What’s it to be?
The M1A or the AR10?
The origins and capabilities of these two iconic rifle platforms are steeped in history. Both have their staunch supporters, but for anyone sitting on the fence, is one that much better than the other?
In my comprehensive M1A vs. AR10 comparison, I will be taking a look at two weapons that have proved their worth in the field. I’ll start with a brief history of both before getting into comparisons that should keep those campfire and range conversations bubbling.
So, first up is…
Springfield Armory introduced the M1A in 1974. This was the civilian version of the 1954 designed M14. The M14 was originally designated as the replacement for the M1 Garand and other weapons of that era.
It was Eugene Stoner’s AR10, introduced in 1955 and manufactured by Armalite, that was the competitor to the M14. However, due to barrel rupturing issues during testing, the AR10 did not pass muster. From there, history was made with the M14 initially replacing the M1 Garand as the US Military’s rifle of choice.

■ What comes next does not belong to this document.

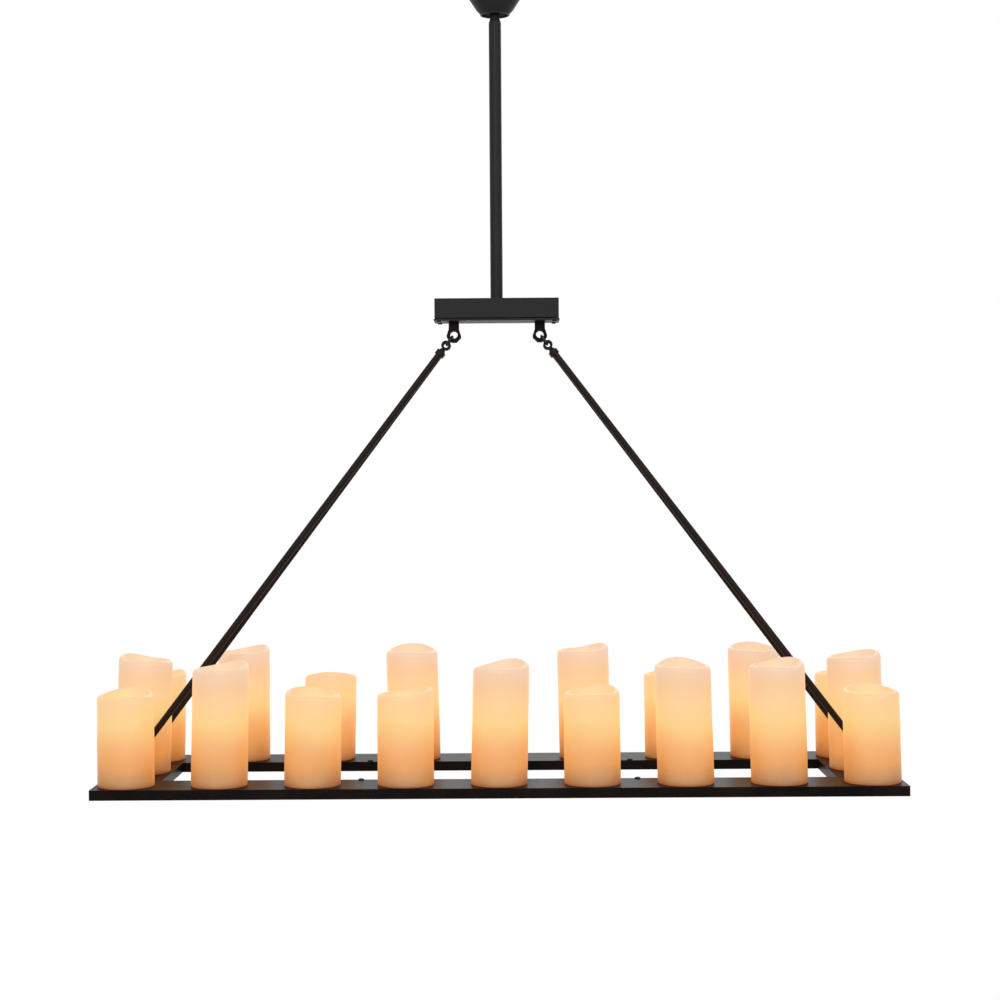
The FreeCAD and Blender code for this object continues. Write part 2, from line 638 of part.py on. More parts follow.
def bottom_plate():
    """One flat ring that closes all four channels from below."""
    gap = BAR_SHEET + FREE_GAP
    x_in = HALF_LENGTH - BAR_WIDTH + gap
    y_in = HALF_DEPTH - BAR_WIDTH + gap
    middle = vec(0, 0, BAR_BOTTOM_Z + BOTTOM_PLATE / 2)
    ring = block(2 * (HALF_LENGTH - gap), 2 * (HALF_DEPTH - gap), BOTTOM_PLATE, middle)
    ring = ring.cut(block(2 * x_in, 2 * y_in, 2 * BOTTOM_PLATE, middle))
    for x, y in plate_screw_places():
        ring = ring.cut(through(PLATE_SCREW_RADIUS + LAID_GAP, vec(x, y, BAR_BOTTOM_Z)))
    return ring


def plate_screw_places():
    places = []
    for x, y in front_boss_places():
        places += [(x, y), (x, -y)]
    for x, y in end_boss_places():
        places += [(x, y), (-x, y)]
    return places


def plate_screws():
    screws = []
    for x, y in plate_screw_places():
        base = vec(x, y, BAR_BOTTOM_Z)
        head = cylinder(PLATE_HEAD_RADIUS, PLATE_HEAD_HEIGHT, base - vec(0, 0, PLATE_HEAD_HEIGHT))
        screws.append(cylinder(PLATE_SCREW_RADIUS, PLATE_SCREW_LENGTH, base).fuse(head))
    return Part.makeCompound(screws)


def foot_screw_places():
    """Two screws beside each foot bracket."""
    step = FOOT_BASE_LENGTH / 2 - FOOT_SCREW_INSET
    return [(sx * FOOT_X + end * step, sy * FOOT_Y)
            for sx in (-1, 1) for sy in (-1, 1) for end in (-1, 1)]


def bar_screw_places():
    """Single round-head screws near the inner edge of the long bars."""
    inner = HALF_DEPTH - BAR_WIDTH + DECK_SCREW_INSET
    return [(sx * 1.5 * PITCH, sy * inner) for sx in (-1, 1) for sy in (-1, 1)]


def deck_screw_places():
    return bar_screw_places() + foot_screw_places()


def deck_screw(x, y, seat):
    """One screw whose head rests at a height, with its shank down through the bar."""
    low = BAR_TOP_Z - SCREW_DEPTH
    shank = cylinder(SCREW_RADIUS - LAID_GAP / 2, seat - low, vec(x, y, low))
    return shank.fuse(cylinder(SCREW_HEAD_RADIUS, SCREW_HEAD_HEIGHT, vec(x, y, seat)))


def deck_screws():
    screws = [deck_screw(x, y, BAR_TOP_Z) for x, y in bar_screw_places()]
    screws += [deck_screw(x, y, BAR_TOP_Z + CHEEK) for x, y in foot_screw_places()]
    return Part.makeCompound(screws)


def foot_bracket(sign):
    """Fork for one rod's foot: a base plate with two rounded cheeks."""
    foot = vec(FOOT_X, sign * FOOT_Y, FOOT_Z)
    depth = 2 * (CHEEK_INNER + CHEEK + FOOT_BASE_MARGIN)
    bracket = block(FOOT_BASE_LENGTH, depth, CHEEK, vec(foot.x, foot.y, BAR_TOP_Z + CHEEK / 2))
    for side in (-1, 1):
        top = cylinder(CHEEK_RADIUS, CHEEK, foot + ACROSS * (side * CHEEK_INNER), vec(0, side, 0))
        leg = block(2 * CHEEK_RADIUS, CHEEK, FOOT_HEIGHT,
                    vec(foot.x, foot.y + side * (CHEEK_INNER + CHEEK / 2), BAR_TOP_Z + FOOT_HEIGHT / 2))
        bracket = bracket.fuse(top).fuse(leg)
    bracket = bracket.cut(through(FOOT_BOLT_RADIUS + LAID_GAP / 2, foot, ACROSS))
    for x, y in foot_screw_places():
        bracket = bracket.cut(through(SCREW_RADIUS, vec(x, y, BAR_TOP_Z)))
    return bracket.removeSplitter()


def foot_brackets():
    return Part.makeCompound([foot_bracket(-1), foot_bracket(1)])


def foot_bolts():
    """Four bolts that the rods' feet turn on, each with a hexagon head and a nut."""
    bolts = []
    reach = CHEEK_INNER + CHEEK
    for side in (-1, 1):
        for sign in (-1, 1):
            foot = vec(side * FOOT_X, sign * FOOT_Y, FOOT_Z)
            length = 2 * reach + 2 * FOOT_NUT_HEIGHT
            bolt = cylinder(FOOT_BOLT_RADIUS, length, foot - ACROSS * (length / 2), ACROSS)
            head = hexagon(FOOT_NUT_FLATS, FOOT_NUT_HEIGHT, foot + ACROSS * reach, ACROSS)
            nut = hexagon(FOOT_NUT_FLATS, FOOT_NUT_HEIGHT * 0.8, foot - ACROSS * reach, -ACROSS)
            bolts.append(bolt.fuse(head).fuse(nut))
    return Part.makeCompound(bolts)


# ---------------------------------------------------------------- candles

def candle_places(height):
    """One point over each candle's place on the bars, at a height above them."""
    return [vec(along * PITCH, across * PITCH, BAR_TOP_Z + height)
            for name, along, across, sleeve_height, turn, lean in CANDLES]


def candle_seats():
    """Flat round seats that centre the sleeves and carry the lamp holders."""
    return Part.makeCompound([cylinder(SEAT_RADIUS, SEAT_HEIGHT, place) for place in candle_places(0)])


def lamp_holders():
    """Tall candle lamp holders, one on each seat."""
    places = candle_places(SEAT_HEIGHT)
    return Part.makeCompound([cylinder(HOLDER_RADIUS, HOLDER_HEIGHT, place) for place in places])


def bulbs():
    """Small pointed candle bulbs."""
    outline = [
        (0, 0), (BULB_BASE_RADIUS, 0), (BULB_RADIUS, BULB_BELLY), (BULB_TIP_RADIUS, BULB_HEIGHT),
        (0, BULB_HEIGHT),
    ]
    return Part.makeCompound([turned(outline, place) for place in candle_places(SEAT_HEIGHT + HOLDER_HEIGHT)])


def sleeve_radius(height):
    """Outside radius of the sleeve at a height above its base."""
    return SLEEVE_BASE_RADIUS - height * math.tan(math.radians(SLEEVE_DRAFT_DEGREES))


def lobe_profile(level):
    """The rim's one soft lobe across the sleeve: rising arc, crest and falling arc."""
    crest = level + RIM_LOBE_HEIGHT
    half = level + RIM_LOBE_HEIGHT / 2
    spread = RIM_LOBE_SPREAD
    low = level + 0.16 * RIM_LOBE_HEIGHT
    rise = Part.Arc(vec(0, -spread, level), vec(0, -0.72 * spread, low), vec(0, -spread / 2, half))
    top = Part.Arc(vec(0, -spread / 2, half), vec(0, 0, crest), vec(0, spread / 2, half))
    fall = Part.Arc(vec(0, spread / 2, half), vec(0, 0.72 * spread, low), vec(0, spread, level))
    return [rise.toShape(), top.toShape(), fall.toShape()]


def rim_trimmer(height):
    """Solid above the rim: nearly level all round, with one soft lobe on the +X side."""
    level = height - RIM_LOBE_HEIGHT - RIM_FALL
    reach = 1.4 * SLEEVE_BASE_RADIUS
    top = level + SLEEVE_BASE_RADIUS
    corners = [
        vec(0, RIM_LOBE_SPREAD, level), vec(0, reach, level), vec(0, reach, top),
        vec(0, -reach, top), vec(0, -reach, level), vec(0, -RIM_LOBE_SPREAD, level),
    ]
    sides = [Part.makeLine(a, b) for a, b in zip(corners, corners[1:])]
    lobed = Part.Face(Part.Wire(lobe_profile(level) + sides)).extrude(vec(reach, 0, 0))
    plain = Part.makeBox(reach, 2 * reach, top - level, vec(-reach, -reach, level))
    tool = lobed.fuse(plain)
    fall = math.degrees(math.atan2(RIM_FALL, SLEEVE_BASE_RADIUS))
    tool.rotate(vec(0, 0, level), ACROSS, -fall)
    return tool


def sleeve_mould(height):
    """A candle sleeve: drafted wall, straight bore, dished closed top below a wavy rim."""
    low = -LEAN_RESERVE
    high = height + LEAN_RESERVE
    outside = Part.makeCone(sleeve_radius(low), sleeve_radius(high), high - low, vec(0, 0, low))
    floor = height - DISH_DEPTH
    bore = cylinder(BORE_RADIUS, floor - DISH_FLOOR - low, vec(0, 0, low))
    dish = Part.makeCone(sleeve_radius(floor) - SLEEVE_WALL - DISH_SLOPE, sleeve_radius(high) - SLEEVE_WALL,
                         high - floor, vec(0, 0, floor))
    return outside.cut(bore).cut(dish).cut(rim_trimmer(height))


def sleeve(mould, place, turn, lean):
    """One sleeve turned to its own angle, leaning a little, and cut level at the base."""
    body = mould.copy()
    body.rotate(vec(0, 0, 0), UP, turn)
    body.rotate(vec(0, 0, 0), ACROSS, lean)
    width = 4 * SLEEVE_BASE_RADIUS
    depth = 4 * LEAN_RESERVE
    body = body.cut(block(width, width, depth, vec(0, 0, -depth / 2)))
    body.translate(place)
    return body


# ---------------------------------------------------------------- the whole part

def pieces():
    nodes = {
        "ceiling_crossbar": crossbar(),
        "canopy": canopy(),
        "canopy_screws": canopy_screws(),
        "swivel_nipple": swivel_nipple(),
        "nipple_locknut": nipple_locknut(),
        "yoke_nut": yoke_nut(),
        "swivel_yoke": swivel_yoke(),
        "swivel_cross": swivel_cross(),
        "stem_clevis": stem_clevis(),
        "stem_set_screw": stem_set_screw(),
        "stem_tube": stem_tube(),
        "stem_nut": stem_nut(),
        "hub_box": hub_box(),
        "hub_cover": hub_cover(),
        "hub_cover_screws": hub_cover_screws(),
        "lug_right": lug(),
        "lug_left": mirrored(lug()),
        "lug_screws": lug_screws(),
        "link_rings_right": link_rings(),
        "link_rings_left": mirrored(link_rings()),
        "rod_right_front": rod(-1),
        "rod_right_back": rod(1),
        "rod_left_front": mirrored(rod(-1)),
        "rod_left_back": mirrored(rod(1)),
        "bar_front": bar_front(),
        "bar_back": bar_front().mirror(vec(0, 0, 0), ACROSS),
        "bar_right": bar_right(),
        "bar_left": mirrored(bar_right()),
        "bottom_plate": bottom_plate(),
        "plate_screws": plate_screws(),
        "deck_screws": deck_screws(),
        "foot_brackets_right": foot_brackets(),
        "foot_brackets_left": mirrored(foot_brackets()),
        "foot_bolts": foot_bolts(),
        "candle_seats": candle_seats(),
        "lamp_holders": lamp_holders(),
        "bulbs": bulbs(),
    }
    moulds = {height: sleeve_mould(height) for height in (SHORT_SLEEVE, TALL_SLEEVE)}
    for candle, place in zip(CANDLES, candle_places(0)):
        name, along, across, height, turn, lean = candle
        nodes[name] = sleeve(moulds[height], place, turn, lean)
    return nodes


def main():
    os.makedirs("parts", exist_ok=True)
    for name, shape in pieces().items():
        shape.exportStep(os.path.join("parts", name + ".step"))
        solids = len(shape.Solids)
        print(name, "solids", solids, "valid", shape.isValid(), "volume", round(shape.Volume / 1000, 1))


main()
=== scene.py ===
"""Looks of the linear candle pendant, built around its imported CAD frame.

Every class below is one sub-assembly of the real product. Its fields are real sizes in
millimetres, and build() makes its Blender pieces in metres, riding on the CAD bodies.
"""

import json
import logging
import math
from collections.abc import Callable
from dataclasses import dataclass
from enum import Enum

import bmesh
import bpy
from mathutils import Matrix, Vector

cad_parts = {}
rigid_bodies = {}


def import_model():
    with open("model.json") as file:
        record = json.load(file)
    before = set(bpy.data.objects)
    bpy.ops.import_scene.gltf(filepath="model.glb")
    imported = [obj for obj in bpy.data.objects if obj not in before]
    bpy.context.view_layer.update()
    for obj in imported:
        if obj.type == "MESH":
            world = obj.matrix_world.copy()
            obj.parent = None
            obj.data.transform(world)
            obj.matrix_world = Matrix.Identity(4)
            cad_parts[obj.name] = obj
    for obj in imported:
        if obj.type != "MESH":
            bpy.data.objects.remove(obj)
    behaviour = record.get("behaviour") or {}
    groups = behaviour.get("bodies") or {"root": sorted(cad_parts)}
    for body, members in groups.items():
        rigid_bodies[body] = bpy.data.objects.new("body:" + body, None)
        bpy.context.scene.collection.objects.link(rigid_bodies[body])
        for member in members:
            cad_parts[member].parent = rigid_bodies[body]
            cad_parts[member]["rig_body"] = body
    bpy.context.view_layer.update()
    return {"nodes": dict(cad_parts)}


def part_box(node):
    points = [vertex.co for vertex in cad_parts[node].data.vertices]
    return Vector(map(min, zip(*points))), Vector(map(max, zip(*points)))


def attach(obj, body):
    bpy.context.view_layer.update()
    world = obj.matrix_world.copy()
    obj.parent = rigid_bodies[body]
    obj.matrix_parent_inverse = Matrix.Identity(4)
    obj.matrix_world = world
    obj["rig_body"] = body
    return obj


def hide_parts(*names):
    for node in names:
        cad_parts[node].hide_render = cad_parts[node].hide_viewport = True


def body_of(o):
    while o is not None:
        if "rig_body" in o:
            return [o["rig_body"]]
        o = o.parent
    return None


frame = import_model()

logging.basicConfig(level=logging.INFO, format="%(message)s")
LOG = logging.getLogger("pendant")

MM = 0.001
BAR_LOW, BAR_HIGH = (tuple(round(c / MM, 3) for c in corner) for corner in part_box("bar_front"))
BAR_TOP = BAR_HIGH[2]
BAR_UNDERSIDE = BAR_LOW[2]
BAR_WIDTH = BAR_HIGH[1] - BAR_LOW[1]
END_ROW = 4
CANDLE_PITCH = (BAR_HIGH[0] - BAR_LOW[0] - BAR_WIDTH) / (2 * END_ROW)
FRAME_BODY = "frame"
SHORT = 144.0
TALL = 183.0

# A copied CAD node's points nearer than this many metres are merged.
MERGE_DISTANCE = 2e-6
# Degrees between its faces: under the first they merge, over the second their corner is rounded,
# and over the third it stays sharp in the shading.
FLAT_ANGLE = 1.0
CORNER_ANGLE = 38.0
SHARP_ANGLE = 46.0

Color = tuple[float, float, float, float]
Point = tuple[float, float, float]
Pairs = list[tuple[float, float]]


class Slot(str, Enum):
    """Material slots of the record."""

    FRAME = "frame_metal"
    HUB = "hub_metal"
    STEEL = "bare_steel"
    DARK = "dark_fastener"
    WAX = "sleeve_wax"
    HOLDER = "holder_plastic"
    BULB = "bulb_glass"
    SEAT = "seat_metal"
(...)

While the AR10 was controversially overlooked for the M1 Garand replacement, this did not stop Stoner and his team. They continued development and had huge success. This is seen through the fact that the AR10 was the forerunner to the highly popular AR15 platform that many civilian shooters rely on today.

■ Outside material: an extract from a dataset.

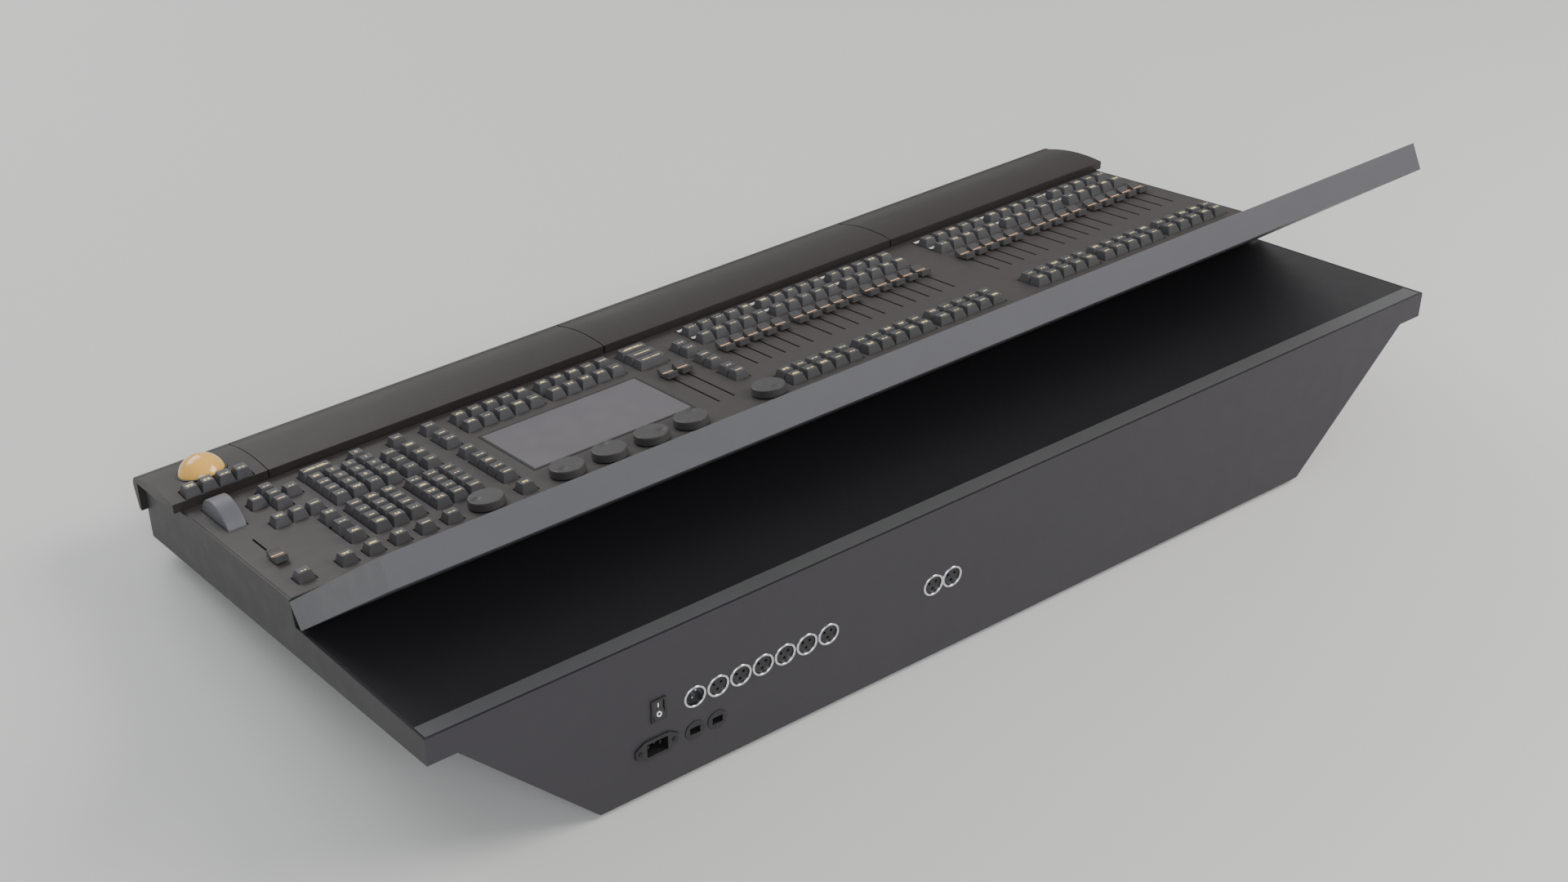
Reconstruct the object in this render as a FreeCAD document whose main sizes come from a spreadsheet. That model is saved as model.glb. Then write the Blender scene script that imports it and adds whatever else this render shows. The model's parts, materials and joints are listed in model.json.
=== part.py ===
import FreeCAD, Part
import math
import os
import Sketcher

# Lighting control desk, millimetres. +Z is up, +Y points to the rear, and +X is the operator's right.
# The origin is under the middle of the desk, on the surface that its feet stand on.
# Most outlines are drawn from the rear face (y = 0) and the bottom of the tub (z = 0).

doc = FreeCAD.newDocument("lighting_desk")
sheet = doc.addObject("Spreadsheet::Sheet", "sizes")

SIZES = {
    # case
    "desk_length": 1310, "desk_depth": 657, "front_height": 91.182, "rear_edge": 32,
    "deck_slope": 10.3, "deck_depth": 267.6, "trim_depth": 25, "riser_height": 31.2,
    "panel_slope": 11.9, "floor_front_height": 16, "sheet_wall": 3, "tub_wall": 2.5,
    "tub_top_inset": 31.5, "tub_bottom_inset": 175, "tub_foot_setback": 97, "tub_nose_setback": 45,
    "foot_height": 6, "foot_radius": 16, "foot_inset": 50,
    # armrest
    "arm_depth": 108, "arm_rise": 11.3, "arm_front_setback": 5, "arm_front_rise": 9.3, "arm_crown": 5,
    "arm_nose": 13, "arm_lip_drop": 37.2, "arm_lip_setback": 7, "arm_nose_round": 3,
    "arm_end": 7, "arm_seam": 1, "arm_module_width": 110, "arm_right_pad": 429,
    "arm_middle_pad": 426.5,
    # screen wing and its hinge
    "wing_depth": 297.5, "wing_gap": 0.5, "wing_lift": 30.5, "wing_wall": 3, "wing_rim": 14,
    "wing_bar": 20, "hinge_radius": 4, "pin_radius": 1.5, "lug_relief": 0.4, "lug_width": 12,
    "lug_inset": 55,
    "notch_clearance": 1, "pin_grip": 12, "run_clearance": 0.05, "fit_clearance": 0.02,
    "bezel_thickness": 3, "screen_width": 334, "screen_height": 210, "screen_pitch": 424,
    "screen_glass": 2, "module_thickness": 10, "module_margin": 6,
    # keys
    "key_base": 19.5, "key_top": 13, "key_height": 9.1, "key_skirt": 4, "key_lip": 0.5,
    "key_stem": 6, "key_stem_length": 5, "key_gap": 1, "wide_key_extra": 19.5,
    "board_drop": 12.4, "board_thickness": 1.6,
    # faders
    "cap_width": 14.5, "cap_length": 24, "cap_end": 8.5, "cap_valley": 5, "cap_lift": 1,
    "cap_lip": 2.5, "cap_lip_rise": 0.8, "cap_dip": 0.6,
    "blade_width": 1.2, "blade_length": 8, "blade_depth": 10, "slot_width": 2.4, "slot_end": 1.5,
    "fader_travel": 60, "long_travel": 100, "track_width": 12, "track_height": 12, "track_drop": 4,
    "track_end": 8, "track_floor": 2,
    # encoders, level wheel and trackball
    "disc_radius": 20, "disc_height": 9.2, "disc_gap": 0.8, "dimple_radius": 6, "dimple_depth": 1.6,
    "dimple_offset": 11, "shaft_radius": 3, "shaft_length": 14, "encoder_box": 16,
    "encoder_box_drop": 5, "encoder_box_height": 12,
    "wheel_radius": 39.3, "wheel_width": 21.5, "wheel_sink": 16.8, "wheel_gap": 1.25,
    "axle_radius": 4, "hanger_wall": 2, "hanger_width": 16,
    "ball_radius": 27, "ball_sink": 7.5, "ball_gap": 0.3, "cup_wall": 1.2, "cup_base": 4,
    "cup_rim": 0.6, "ball_inset": 55.5, "ball_web": 1.9, "ball_key_setback": 11.75,
    # command screen and label strips
    "command_width": 205.5, "command_height": 126.5, "command_gap": 0.4, "command_proud": 0.4,
    "command_module_depth": 12, "strip_length": 99, "strip_width": 7.6, "strip_thickness": 0.6,
    # rear connectors
    "ring_radius": 13, "ring_proud": 1.5, "barrel_radius": 11.8, "barrel_bore": 10.3,
    "barrel_length": 18, "core_gap": 0.2, "pin_circle": 5, "contact_radius": 1.1,
    "contact_hole": 1.6, "contact_recess": 5, "core_recess": 1, "core_base": 3,
    "socket_radius": 11.5, "socket_proud": 0.8, "socket_back": 2, "jack_width": 12,
    "jack_height": 8.5, "jack_depth": 15, "inlet_width": 24, "inlet_height": 16.5,
    "inlet_depth": 20, "inlet_wall": 2, "flange_proud": 2, "flange_ear": 13, "flange_rim": 2,
    "flange_waist": 5, "blade_recess": 4, "inlet_blade_width": 2, "inlet_blade_height": 4,
    "switch_width": 12.4, "switch_height": 22.4, "switch_depth": 16, "switch_wall": 1.5,
    "switch_proud": 1.6, "switch_rim": 1, "rocker_gap": 0.25, "rocker_tilt": 8,
    "rocker_crest": 3.5, "rocker_dip": 1.5, "rocker_pivot": 2, "rocker_depth": 5,
    "rocker_skirt": 1, "rocker_chamfer": 4, "trunnion_radius": 1.2, "trunnion_length": 0.8,
    # electronics in the tub
    "standoff": 8, "standoff_side": 6, "standoff_inset": 5, "main_board_length": 300,
    "main_board_width": 180, "heat_sink_side": 60, "heat_sink_height": 24, "supply_length": 110,
    "supply_width": 160, "supply_height": 34,
}
for row, (alias, number) in enumerate(SIZES.items(), start=1):
    sheet.set(f"A{row}", str(number))
    sheet.setAlias(f"A{row}", alias)
doc.recompute()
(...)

Popular Examples of Both M1As and AR10s
Before getting into feature comparisons, let’s have a look at a popular choice from each weapon platform with the M1A up first. Designed by Springfield Armory, the company offers a variety of different models. These range from the 16-inch Taker design right the way up to their 22-inch Loaded models.
The battle rifle version chambered in .308 Win I tested sits nicely in the middle. It is a Scout Rifle model that comes with an 18-inch barrel…
Springfield Armory M1A Scout Rifle – .308 Win-Model No: AA9126
Springfield’s trademarked M1A Scout Squad rifle combines the best of both worlds. Shooters get the reliability and field-proven power of the original M1A rifle. They then add to that the ease of handling and the QTA (Quick Target Acquisition) of a scout-style rifle.
Built for speed and accuracy
The scout squad rifle from Springfield has been designed for speed and accuracy. From its two-stage 5 lb NM (National Match) trigger to the included iron sighting system, the ease of handling is yours.
Along with all of the standard M1A features, this rifle assures that quick, accurate shots are yours. The scout squad also adds a specially designed, proprietary muzzle break to mitigate felt recoil.
There is an included forward scout-style Picatinny rail. This is ready to accept both-eyes-open, long-eye-relief optics to help maximize performance. Examples are any standard red dot or holographic optic that suits your style (and your wallet!)
A quality barrel is yours
Weighing in at just 8.8 lbs, it has an overall length of 40.33 inches. That includes the 18-inch 1:11-inch right-hand six-groove carbon steel barrel. Next up is the sighting system. This consists of a rear, aperture-style sight that is adjustable without tools for windage and elevation and a front National Match .062-inch Blade sight.
Included in the purchase are a 10-round magazine and a heavy-duty rifle bag. The bag features a padded foam shell, adjustable interior Velcro straps, and a muzzle protector. This ensures your rifle and any mounted optics are protected during transportation.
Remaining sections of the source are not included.